Sublethal effects of microplastic and oil co-exposure on biological rates and lipid profiles of keystone Arctic copepods

R Almeda; R Rodriguez-Torres; S Rist; M Winding; S Jonasdottir; T Gissel Nielsen

doi:10.1016/j.envpol.2024.125286

Sublethal effects of microplastic and oil co-exposure on biological rates and lipid profiles of keystone Arctic copepods

Environ Pollut. 2024 Nov 9;363(Pt 2):125286. doi: 10.1016/j.envpol.2024.125286. Online ahead of print.

Authors

R Almeda¹, R Rodriguez-Torres², S Rist³, M Winding⁴, S Jonasdottir³, T Gissel Nielsen³

Affiliations

¹ EOMAR, ECOAQUA, University of Las Palmas de Gran Gran Canaria, Spain; DTU AQUA, Technical University of Denmark, Denmark. Electronic address: rodrigo.almeda@ulpgc.es.
² DTU AQUA, Technical University of Denmark, Denmark; Laboratoire d'Océanographie de Villefranche sur mer (LOV), Sorbonne Université, France.
³ DTU AQUA, Technical University of Denmark, Denmark.
⁴ Greenland Climate Research Centre, Greenland Institute of Natural Resources, Greenland.

PMID: 39522637
DOI: 10.1016/j.envpol.2024.125286

Abstract

Microplastics (MPs) and petroleum hydrocarbons are contaminants of emerging concern in the Arctic, but little is known about their co-exposure effects. In this study, we present the first assessment of the sublethal impacts resulting from combined exposure to microplastics and oil in three key Arctic copepod species. Specifically, we investigated the effects of a 5-day exposure to oil alone (1 μL L^-1) and in combination with MPs (polyethylene microspheres, 20 μm, 20 MP mL^-1) and dispersant (Corexit 9500, 0.05 μL L^-1) on the biological functions and lipid profiles of the planktonic copepods Metridia longa, Calanus finmarchicus, and Calanus glacialis. Exposure to oil alone caused a significant reduction (34-58%) in fecal pellet production, but neither microplastics nor dispersant increased the negative effect of oil on fecal pellet production. C. glacialis and C. finmarchicus exposed to the studied pollutants for 5 days produced eggs with delayed hatching and lower hatching success. The highest hatching inhibition (50%) was observed in eggs of C. glacialis exposed to oil plus MPs and dispersant for five days.
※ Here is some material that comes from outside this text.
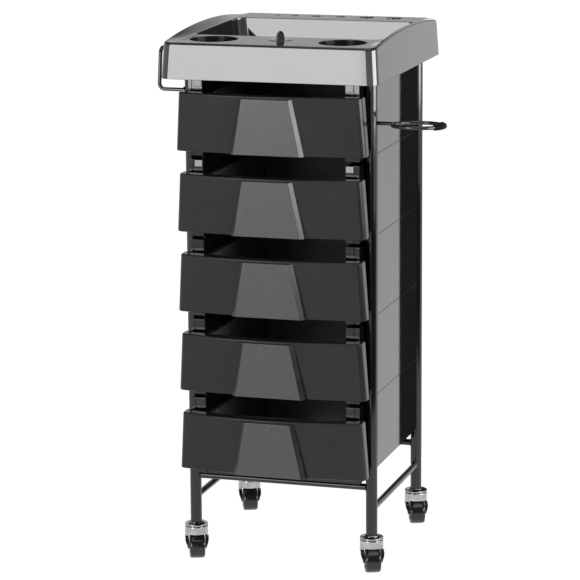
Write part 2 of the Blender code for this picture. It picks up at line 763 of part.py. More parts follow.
def yoke_leg(side):
    """One leg of a fork: narrow under the hood, flared below it, and reaching out to the wheel's axle."""
    rings = []
    for z, out, back, front in (
        (0.0160, 0.0150, 0.0080, 0.0160),
        (0.0185, 0.0157, 0.0055, 0.0185),
        (0.0260, 0.0178, -0.0010, 0.0190),
        (0.0340, 0.0190, -0.0080, 0.0130),
        (0.0354, 0.0166, -0.0070, 0.0070),
        (YOKE_TOP - 0.0010, 0.0164, -0.0070, 0.0070),
    ):
        ring = [(YOKE_IN, -back, z), (out, -back, z), (out, -front, z), (YOKE_IN, -front, z)]
        rings.append([(side * x, y, h) for x, y, h in ring])
    return loft("leg", rings)


def build_caster(word, x, y):
    def placed(obj, kind, at):
        obj.data.transform(Matrix.Translation((x, y, 0)) @ Matrix.Rotation(CASTER_TURN, 4, "Z"))
        return finish(obj, kind, location=at)

    stem = turned(
        f"caster_stem_{word}",
        (
            (0, CAP_BOTTOM),
            (CAP_R - 0.0008, CAP_BOTTOM),
            (CAP_R, CAP_BOTTOM + 0.0008),
            (CAP_R, CAP_BOTTOM + 0.0022),
            (CAP_R - 0.0010, CAP_BOTTOM + 0.0030),
            (CAP_R - 0.0035, CAP_BOTTOM + 0.0026),
            (0.0090, LEG_BOTTOM - GAP),
            (LEG_BORE_R - 0.0005, LEG_BOTTOM - GAP),
            (LEG_BORE_R - 0.0005, 0.0920),
            (0, 0.0945),
        ),
        24,
    )
    placed(stem, "chrome", (x, y, CAP_BOTTOM))

    inner = CAP_R - HOOD_WALL
    hood = turned(
        f"caster_hood_{word}",
        (
            (0, HOOD_TOP),
            (CAP_R - 0.0016, HOOD_TOP),
            (CAP_R - 0.0003, HOOD_TOP - 0.0008),
            (CAP_R, HOOD_TOP - 0.0022),
            (CAP_R, HOOD_SKIRT - 0.0010),
            (inner, HOOD_SKIRT - 0.0010),
            (inner, HOOD_TOP - HOOD_WALL),
            (0, HOOD_TOP - HOOD_WALL),
        ),
        28,
    )
    arch = []
    for y_end in (-0.05, 0.05):
        ring = [(-0.0300, 0.0200), (0.0300, 0.0200), (0.0197, HOOD_SKIRT), (0.0120, HOOD_ARCH)]
        ring += [(-0.0120, HOOD_ARCH), (-0.0197, HOOD_SKIRT)]
        arch.append([(a, y_end, z) for a, z in ring])
    combine(hood, [loft("arch", arch)], "DIFFERENCE")
    placed(hood, "chrome", (x, y, HOOD_TOP))

    crown = cylinder(f"fork_{word}", 0, 0, HOOD_ARCH + 0.0010, YOKE_TOP, inner - 2 * GAP, inner - 2 * GAP, 28)
    combine(crown, [yoke_leg(-1), yoke_leg(1)], "UNION")
    pin_hole = rod_between("pin_hole", (-0.03, -TRAIL, WHEEL_R), (0.03, -TRAIL, WHEEL_R), AXLE_R + GAP, 16)
    combine(crown, [pin_hole], "DIFFERENCE")
    placed(crown, "wheel", (x, y, YOKE_TOP))

    axle = turned(f"axle_{word}", ((0, -0.0162), (AXLE_R, -0.0160), (AXLE_R, 0.0160), (0, 0.0162)), 16)
    wheel_rim = WHEEL_R / math.cos(math.pi / 32)
    wheel_profile = (
        (AXLE_R + GAP, -HUB_HALF),
        (0.0080, -HUB_HALF),
        (0.0100, -WHEEL_HALF + 0.0020),
        (0.0145, -WHEEL_HALF + 0.0005),
        (wheel_rim - 0.0028, -WHEEL_HALF),
        (wheel_rim - 0.0006, -WHEEL_HALF + 0.0018),
        (wheel_rim, -WHEEL_HALF + 0.0045),
    )
    wheel_profile += tuple((radius, -out) for radius, out in reversed(wheel_profile))
    wheel = revolved_ring(f"wheel_{word}", wheel_profile, 32)
    centre = Vector((x + TRAIL * math.sin(CASTER_TURN), y - TRAIL * math.cos(CASTER_TURN), WHEEL_R))
    for obj, kind in ((axle, "chrome"), (wheel, "wheel")):
        lay = Matrix.Translation((0, -TRAIL, WHEEL_R)) @ Matrix.Rotation(math.pi / 2, 4, "Y")
        obj.data.transform(lay)
        placed(obj, kind, centre)


def revolved_ring(name, profile, sides):
    """A ring turned about Z from (radius, z) points that stay off the axis."""
    bm = bmesh.new()
    rings = []
    for radius, z in profile:
        ring = []
        for i in range(sides):
            angle = 2 * math.pi * (i + 0.5) / sides
            ring.append(bm.verts.new((radius * math.cos(angle), radius * math.sin(angle), z)))
        rings.append(ring)
    for k in range(len(rings)):
        one, two = rings[k], rings[(k + 1) % len(rings)]
        for i in range(sides):
            j = (i + 1) % sides
            bm.faces.new((one[i], one[j], two[j], two[i]))
    return link(name, bm)


def build():
    clear_scene()
    origin = bpy.data.objects.new("trolley_origin", None)
    origin.location = SHIFT
    bpy.context.scene.collection.objects.link(origin)
    build_frame()
    build_panels()
    build_tray()
    build_holders()
    for tier in range(TIERS):
        build_drawer_front(tier)
        build_basket(tier)
    for front in (-1, 1):
        for side in (-1, 1):
            word = f"{'front' if front < 0 else 'rear'}_{'left' if side < 0 else 'right'}"
            build_caster(word, side * LEG_X, front * LEG_Y)


build()
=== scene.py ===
"""The looks of the rolling salon trolley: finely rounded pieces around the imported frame, in glossy black
plastic, satin charcoal fronts, painted tube and chrome, on a plain pale floor under soft studio light. Lengths
are in metres; X runs to the right, Y to the back and Z up."""

import math

import bmesh
import bpy
from mathutils import Matrix, Vector


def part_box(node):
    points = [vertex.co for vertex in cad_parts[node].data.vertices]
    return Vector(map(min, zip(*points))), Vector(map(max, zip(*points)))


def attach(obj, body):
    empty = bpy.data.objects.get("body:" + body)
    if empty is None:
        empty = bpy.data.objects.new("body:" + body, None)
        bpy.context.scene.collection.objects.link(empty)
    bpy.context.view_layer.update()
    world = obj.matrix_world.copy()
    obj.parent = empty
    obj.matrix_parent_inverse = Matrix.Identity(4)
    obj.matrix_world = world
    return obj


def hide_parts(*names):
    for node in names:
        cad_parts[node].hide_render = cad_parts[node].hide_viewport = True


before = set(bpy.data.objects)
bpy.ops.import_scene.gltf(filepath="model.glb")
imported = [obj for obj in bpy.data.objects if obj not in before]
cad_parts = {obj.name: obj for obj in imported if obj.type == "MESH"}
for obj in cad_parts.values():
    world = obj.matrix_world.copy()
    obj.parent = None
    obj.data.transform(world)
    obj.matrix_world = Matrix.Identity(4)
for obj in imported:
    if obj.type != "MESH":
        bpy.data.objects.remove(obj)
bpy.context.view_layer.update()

# ---------------------------------------------------------------- places read from the frame


def middle(node):
    low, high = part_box(node)
    return (low + high) / 2


CORNERS = ("front_left", "front_right", "rear_left", "rear_right")
SIDES = ((-1, "left"), (1, "right"))
TIERS = range(1, 6)
_one, _other = middle("leg_front_left"), middle("leg_rear_right")
SHIFT = Vector(((_one.x + _other.x) / 2, (_one.y + _other.y) / 2, 0.0))
LEG_X = (_other.x - _one.x) / 2
LEG_Y = (_other.y - _one.y) / 2
LEG_R = (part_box("leg_front_left")[1].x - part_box("leg_front_left")[0].x) / 2
LEG_LOW, LEG_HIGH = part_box("leg_front_left")[0].z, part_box("leg_front_left")[1].z


def local_box(node):
    """A node's corners measured from the middle of the leg square."""
    low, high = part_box(node)
    return low - SHIFT, high - SHIFT


# ---------------------------------------------------------------- mesh tools


def link(name, bm, smooth=40.0):
    bmesh.ops.recalc_face_normals(bm, faces=bm.faces)
    if bm.calc_volume(signed=True) < 0:
        bmesh.ops.reverse_faces(bm, faces=bm.faces)
    mesh = bpy.data.meshes.new(name)
    bm.to_mesh(mesh)
    bm.free()
    obj = bpy.data.objects.new(name, mesh)
    bpy.context.scene.collection.objects.link(obj)
    shade(obj, smooth)
    return obj


def shade(obj, smooth):
    obj.data.shade_smooth()
    obj.data.set_sharp_from_angle(angle=math.radians(smooth))


def moved(obj, x, y):
    obj.data.transform(Matrix.Translation((x, y, 0)))
    return obj


def turn_to(axis):
    """The rotation that lays a solid's own Z along axis."""
    return Vector(axis).to_track_quat("Z", "Y").to_matrix().to_4x4()


def quarter_turn(steps, first=0):
    """Angles from 0 to 90 degrees in equal steps, from step number first on."""
    return [math.radians(90 * i / steps) for i in range(first, steps + 1)]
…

This indicates that maternal transfer of oil components to eggs negatively affects embryonic development and hatching. Lipid content and fatty acids profiles varied among the studied copepod species but were not affected by the tested pollutants after five days of exposure. By microscopical observation of fecal pellets, ingestion of small oil droplets and MPs was confirmed in all species, but the estimated ingestion of MPs was low (<25 MPs cop^-1 d^-1, <0.2% of total offered MPs) suggesting avoidance of MP consumption in copepods. Our results indicate that virgin MPs did not increase the toxicity of oil to the studied Arctic copepods under co-exposure conditions, and dispersants can slightly increase certain adverse effects of oil (hatching). However, environmentally relevant concentrations of oil alone can negatively impact Arctic keystone copepods and potentially the biological carbon pump. These findings emphasize the need to reduce petrogenic pollution and the risk of oil spills in the sensitive Arctic ecosystem.

Keywords: Arctic copepods; Crude oil; Dispersant; Lipid profiles; Microplastics; Sublethal effect.